— START OF DATA EXTRACT —
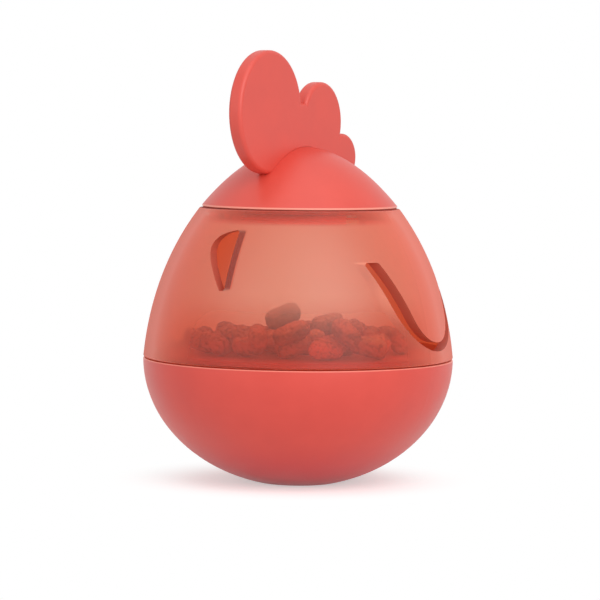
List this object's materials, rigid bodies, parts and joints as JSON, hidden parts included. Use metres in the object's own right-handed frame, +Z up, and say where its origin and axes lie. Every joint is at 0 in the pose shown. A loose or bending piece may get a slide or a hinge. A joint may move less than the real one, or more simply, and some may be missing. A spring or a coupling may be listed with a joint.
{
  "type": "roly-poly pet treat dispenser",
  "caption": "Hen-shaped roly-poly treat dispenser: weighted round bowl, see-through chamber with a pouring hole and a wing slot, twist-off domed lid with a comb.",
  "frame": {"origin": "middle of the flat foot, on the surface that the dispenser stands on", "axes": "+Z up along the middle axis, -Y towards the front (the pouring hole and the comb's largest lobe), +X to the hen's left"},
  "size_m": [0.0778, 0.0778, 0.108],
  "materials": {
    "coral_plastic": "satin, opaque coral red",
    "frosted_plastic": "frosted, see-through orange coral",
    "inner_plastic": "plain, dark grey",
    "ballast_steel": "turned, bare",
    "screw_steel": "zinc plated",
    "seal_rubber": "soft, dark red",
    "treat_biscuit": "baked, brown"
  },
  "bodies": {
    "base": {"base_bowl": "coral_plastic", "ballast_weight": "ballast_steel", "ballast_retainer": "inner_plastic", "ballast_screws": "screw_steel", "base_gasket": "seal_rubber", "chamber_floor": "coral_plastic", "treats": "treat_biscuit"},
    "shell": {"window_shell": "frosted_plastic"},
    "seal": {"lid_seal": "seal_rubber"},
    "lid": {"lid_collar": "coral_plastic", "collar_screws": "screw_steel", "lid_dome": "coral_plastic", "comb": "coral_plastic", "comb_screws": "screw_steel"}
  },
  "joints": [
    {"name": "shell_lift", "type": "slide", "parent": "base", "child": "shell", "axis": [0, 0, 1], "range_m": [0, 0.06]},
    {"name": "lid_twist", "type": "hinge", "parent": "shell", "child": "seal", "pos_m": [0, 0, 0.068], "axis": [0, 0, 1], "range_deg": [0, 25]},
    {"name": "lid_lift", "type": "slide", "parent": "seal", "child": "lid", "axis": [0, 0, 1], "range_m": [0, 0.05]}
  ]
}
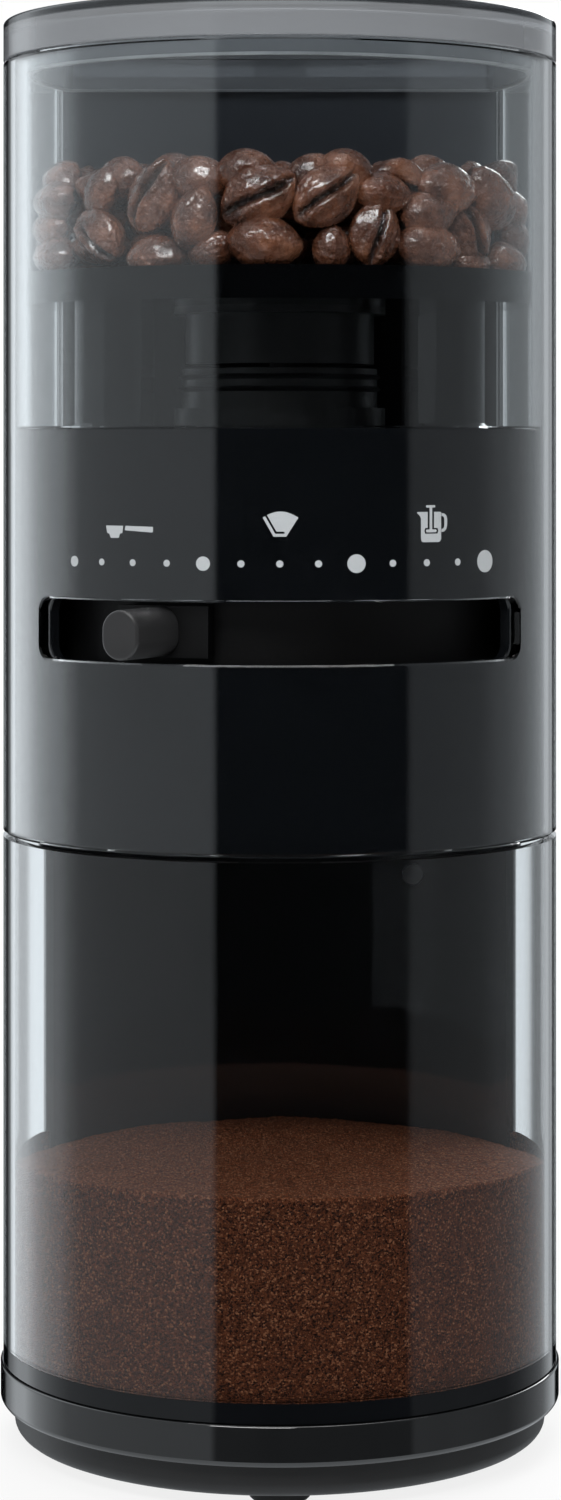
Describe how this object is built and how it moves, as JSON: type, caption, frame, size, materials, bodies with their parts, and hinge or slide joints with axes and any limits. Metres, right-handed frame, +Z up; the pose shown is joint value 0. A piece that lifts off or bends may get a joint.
— END OF DATA EXTRACT —
> **PROBLEM TO SOLVE**
Restate all of the entries exactly, please.

> **SOLUTION FOR THIS PROBLEM**
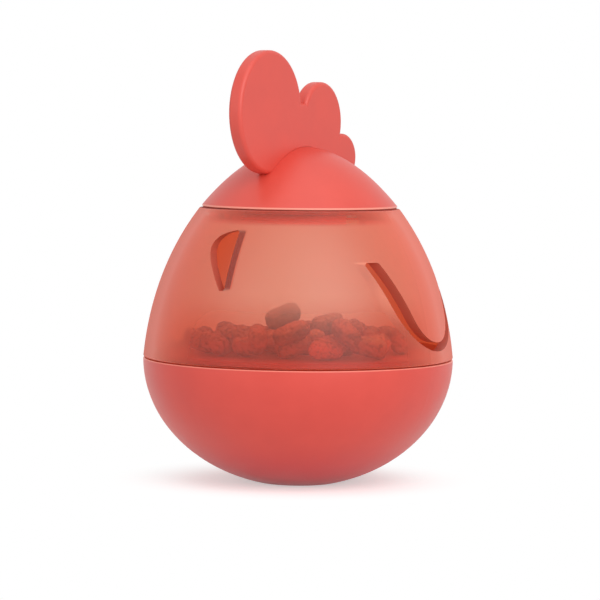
List this object's materials, rigid bodies, parts and joints as JSON, hidden parts included. Use metres in the object's own right-handed frame, +Z up, and say where its origin and axes lie. Every joint is at 0 in the pose shown. A loose or bending piece may get a slide or a hinge. A joint may move less than the real one, or more simply, and some may be missing. A spring or a coupling may be listed with a joint.
{
  "type": "roly-poly pet treat dispenser",
  "caption": "Hen-shaped roly-poly treat dispenser: weighted round bowl, see-through chamber with a pouring hole and a wing slot, twist-off domed lid with a comb.",
  "frame": {"origin": "middle of the flat foot, on the surface that the dispenser stands on", "axes": "+Z up along the middle axis, -Y towards the front (the pouring hole and the comb's largest lobe), +X to the hen's left"},
  "size_m": [0.0778, 0.0778, 0.108],
  "materials": {
    "coral_plastic": "satin, opaque coral red",
    "frosted_plastic": "frosted, see-through orange coral",
    "inner_plastic": "plain, dark grey",
    "ballast_steel": "turned, bare",
    "screw_steel": "zinc plated",
    "seal_rubber": "soft, dark red",
    "treat_biscuit": "baked, brown"
  },
  "bodies": {
    "base": {"base_bowl": "coral_plastic", "ballast_weight": "ballast_steel", "ballast_retainer": "inner_plastic", "ballast_screws": "screw_steel", "base_gasket": "seal_rubber", "chamber_floor": "coral_plastic", "treats": "treat_biscuit"},
    "shell": {"window_shell": "frosted_plastic"},
    "seal": {"lid_seal": "seal_rubber"},
    "lid": {"lid_collar": "coral_plastic", "collar_screws": "screw_steel", "lid_dome": "coral_plastic", "comb": "coral_plastic", "comb_screws": "screw_steel"}
  },
  "joints": [
    {"name": "shell_lift", "type": "slide", "parent": "base", "child": "shell", "axis": [0, 0, 1], "range_m": [0, 0.06]},
    {"name": "lid_twist", "type": "hinge", "parent": "shell", "child": "seal", "pos_m": [0, 0, 0.068], "axis": [0, 0, 1], "range_deg": [0, 25]},
    {"name": "lid_lift", "type": "slide", "parent": "seal", "child": "lid", "axis": [0, 0, 1], "range_m": [0, 0.05]}
  ]
}
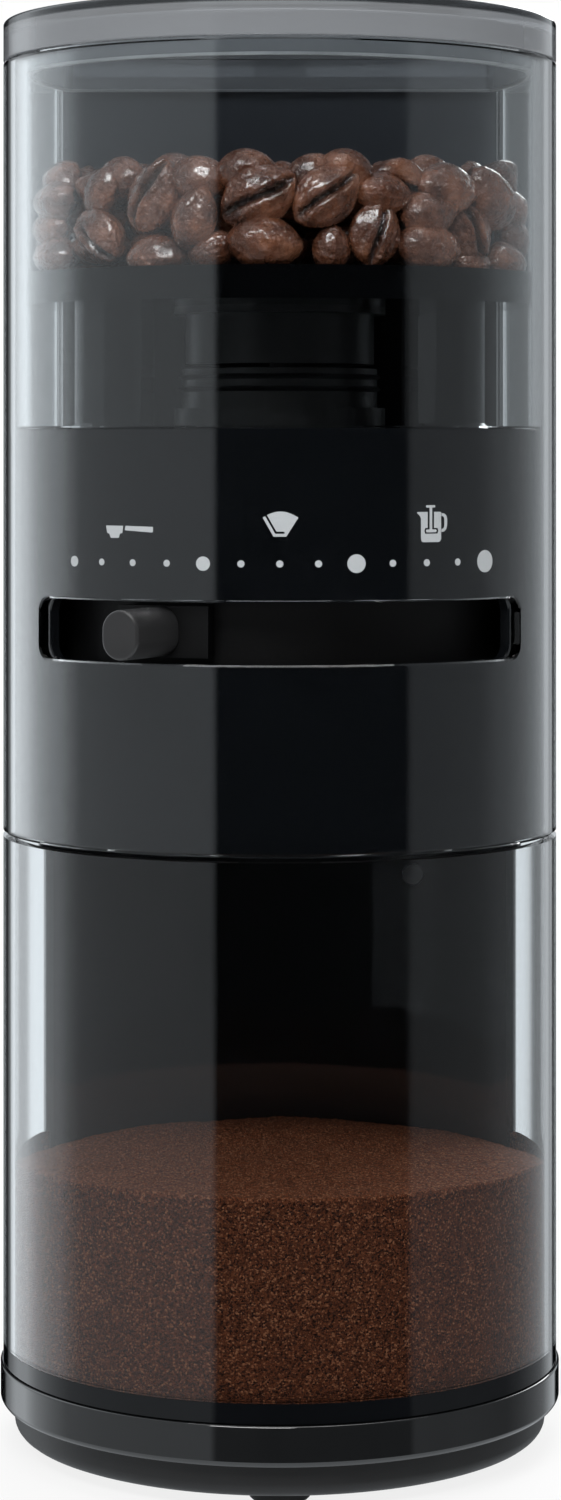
Describe how this object is built and how it moves, as JSON: type, caption, frame, size, materials, bodies with their parts, and hinge or slide joints with axes and any limits. Metres, right-handed frame, +Z up; the pose shown is joint value 0. A piece that lifts off or bends may get a joint.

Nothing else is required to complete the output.